Things like backing up approaches, never thinking of something as "garden variety" or a "milk run"....these are FUNDAMENTAL aspects and attitudes of even BASIC airmanship, and if anyone here hasn't heard/learned this from Day 1 then they've beeing living on Mars. One doesn't "un-learn" the dangers of complacency, they aren't ignorant at the time of getting bitten....they're guilty of it. If people weren't ever guilty, it wouldn't even be an issue. For that NW crew, given their equip and no doubt wealth of experience there really is no other answer. Human factors/distraction issues will be discussed and studied ad naseum..he11, some here will probably even blame management... but those are just variations on the same theme.

If the drunk-pilots FAR incident had ended up with fatalities, would we sit around saying "well, we learned from that"...implying that we didn't already know that this was dangerous? Of course not! Same thing with complacency except that, unlike flying drunk, it's insidious nature means that 100% of us risk of being guilty of it.

My suspicion is that if these guys weren't airline pilot-type, ALPA dues-paying bretheren and just some poor schmuck in a chartered Baron, there wouldn't be the usual "you weren't there" white washing, but a lot of "well, he should have backed up his approach" tut-tutting instead.

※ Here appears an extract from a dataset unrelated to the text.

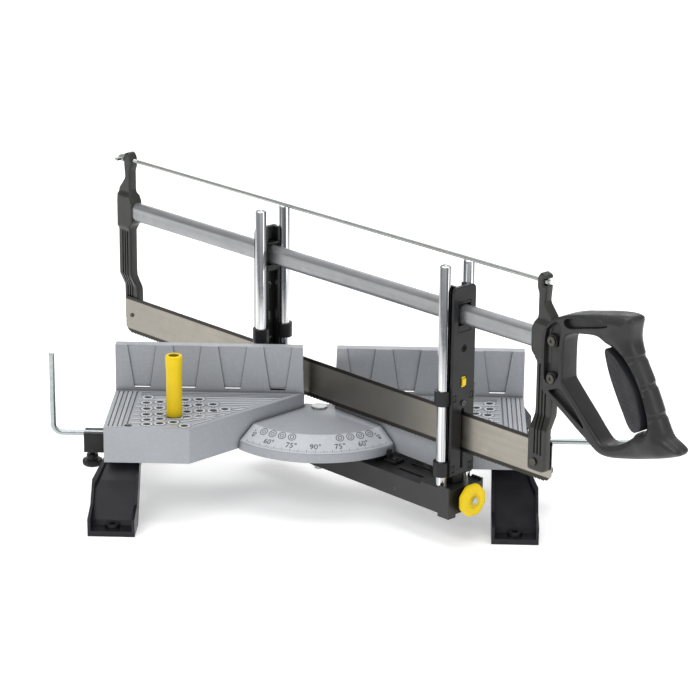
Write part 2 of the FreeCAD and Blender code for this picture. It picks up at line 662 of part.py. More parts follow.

As far as the FAR pilots getting help for their personal problem, well I guess it's a "good thing" in a humanistic, I-got-over-my-personal-problem, Lifetime channel sort of way....but I see nothing good at all about them using the arena professioal piloting to do it where far too much harm can be inflicted. If someone wants to go to work drunk, far better to follow in the swerving footsteps of Ted Kennedy, become a Senator, and vote on legislation.